:: Data section ::

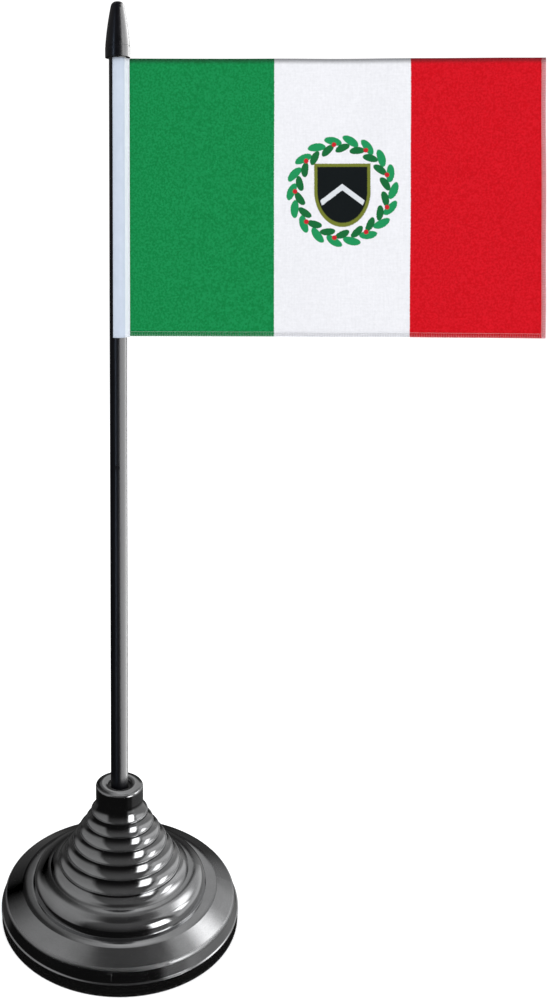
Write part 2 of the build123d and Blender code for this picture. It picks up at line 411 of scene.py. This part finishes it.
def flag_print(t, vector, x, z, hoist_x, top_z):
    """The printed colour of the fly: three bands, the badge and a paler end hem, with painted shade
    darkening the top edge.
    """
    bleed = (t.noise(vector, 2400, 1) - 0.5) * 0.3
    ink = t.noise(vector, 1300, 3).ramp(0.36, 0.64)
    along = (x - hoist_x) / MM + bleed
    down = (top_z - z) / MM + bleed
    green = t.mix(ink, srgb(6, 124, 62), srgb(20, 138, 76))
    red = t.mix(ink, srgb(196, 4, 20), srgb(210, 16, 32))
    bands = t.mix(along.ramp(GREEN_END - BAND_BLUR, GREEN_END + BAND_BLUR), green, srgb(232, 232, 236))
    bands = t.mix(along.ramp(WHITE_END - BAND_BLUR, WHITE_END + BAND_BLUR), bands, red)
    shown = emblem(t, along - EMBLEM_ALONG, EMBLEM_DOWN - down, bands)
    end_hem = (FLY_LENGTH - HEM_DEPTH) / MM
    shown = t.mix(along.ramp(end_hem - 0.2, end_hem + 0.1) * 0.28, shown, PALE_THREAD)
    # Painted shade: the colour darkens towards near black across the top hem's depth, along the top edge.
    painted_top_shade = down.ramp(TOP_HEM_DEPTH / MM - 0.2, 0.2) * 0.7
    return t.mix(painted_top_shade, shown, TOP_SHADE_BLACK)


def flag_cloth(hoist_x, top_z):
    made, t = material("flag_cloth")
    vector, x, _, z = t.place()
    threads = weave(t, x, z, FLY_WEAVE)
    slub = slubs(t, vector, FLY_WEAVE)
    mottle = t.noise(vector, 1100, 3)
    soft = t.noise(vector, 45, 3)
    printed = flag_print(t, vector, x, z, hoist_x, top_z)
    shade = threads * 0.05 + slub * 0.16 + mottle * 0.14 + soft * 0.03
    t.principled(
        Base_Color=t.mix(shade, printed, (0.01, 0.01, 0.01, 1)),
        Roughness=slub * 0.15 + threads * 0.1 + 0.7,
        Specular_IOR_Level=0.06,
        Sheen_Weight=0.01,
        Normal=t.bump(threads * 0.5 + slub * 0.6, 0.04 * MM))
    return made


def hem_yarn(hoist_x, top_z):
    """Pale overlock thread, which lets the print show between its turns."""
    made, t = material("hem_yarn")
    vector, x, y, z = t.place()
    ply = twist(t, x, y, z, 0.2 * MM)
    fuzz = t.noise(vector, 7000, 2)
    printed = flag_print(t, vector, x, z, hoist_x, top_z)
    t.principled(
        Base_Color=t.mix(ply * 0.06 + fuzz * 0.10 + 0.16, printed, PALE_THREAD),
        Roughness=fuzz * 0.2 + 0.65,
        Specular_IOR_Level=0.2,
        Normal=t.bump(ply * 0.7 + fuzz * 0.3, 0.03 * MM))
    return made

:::

Without changing anything, quote the lines from the top of the data to the line that contains "return t.mix(painted_top_shade, shown, TOP_SHADE_BLACK)", including that line.

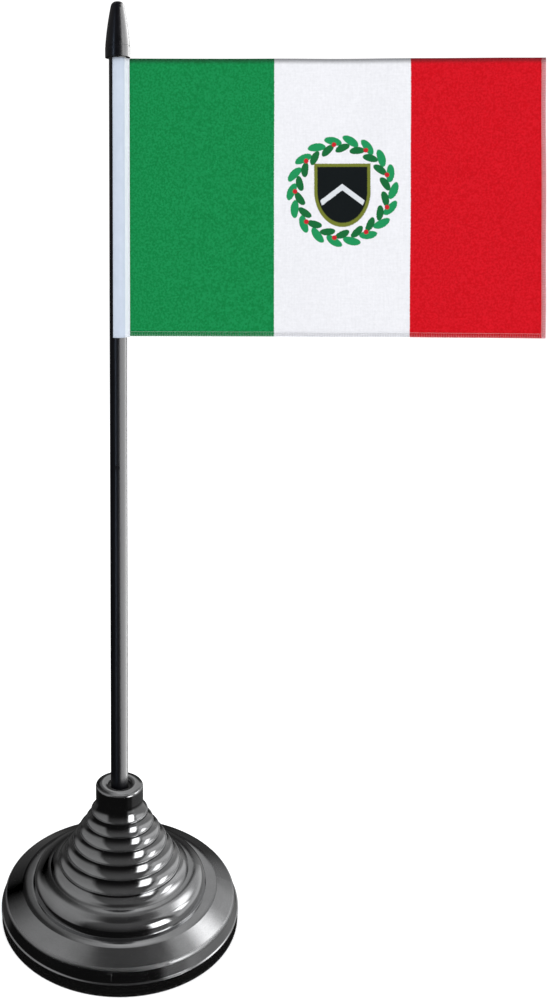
Write part 2 of the build123d and Blender code for this picture. It picks up at line 411 of scene.py. This part finishes it.
def flag_print(t, vector, x, z, hoist_x, top_z):
    """The printed colour of the fly: three bands, the badge and a paler end hem, with painted shade
    darkening the top edge.
    """
    bleed = (t.noise(vector, 2400, 1) - 0.5) * 0.3
    ink = t.noise(vector, 1300, 3).ramp(0.36, 0.64)
    along = (x - hoist_x) / MM + bleed
    down = (top_z - z) / MM + bleed
    green = t.mix(ink, srgb(6, 124, 62), srgb(20, 138, 76))
    red = t.mix(ink, srgb(196, 4, 20), srgb(210, 16, 32))
    bands = t.mix(along.ramp(GREEN_END - BAND_BLUR, GREEN_END + BAND_BLUR), green, srgb(232, 232, 236))
    bands = t.mix(along.ramp(WHITE_END - BAND_BLUR, WHITE_END + BAND_BLUR), bands, red)
    shown = emblem(t, along - EMBLEM_ALONG, EMBLEM_DOWN - down, bands)
    end_hem = (FLY_LENGTH - HEM_DEPTH) / MM
    shown = t.mix(along.ramp(end_hem - 0.2, end_hem + 0.1) * 0.28, shown, PALE_THREAD)
    # Painted shade: the colour darkens towards near black across the top hem's depth, along the top edge.
    painted_top_shade = down.ramp(TOP_HEM_DEPTH / MM - 0.2, 0.2) * 0.7
    return t.mix(painted_top_shade, shown, TOP_SHADE_BLACK)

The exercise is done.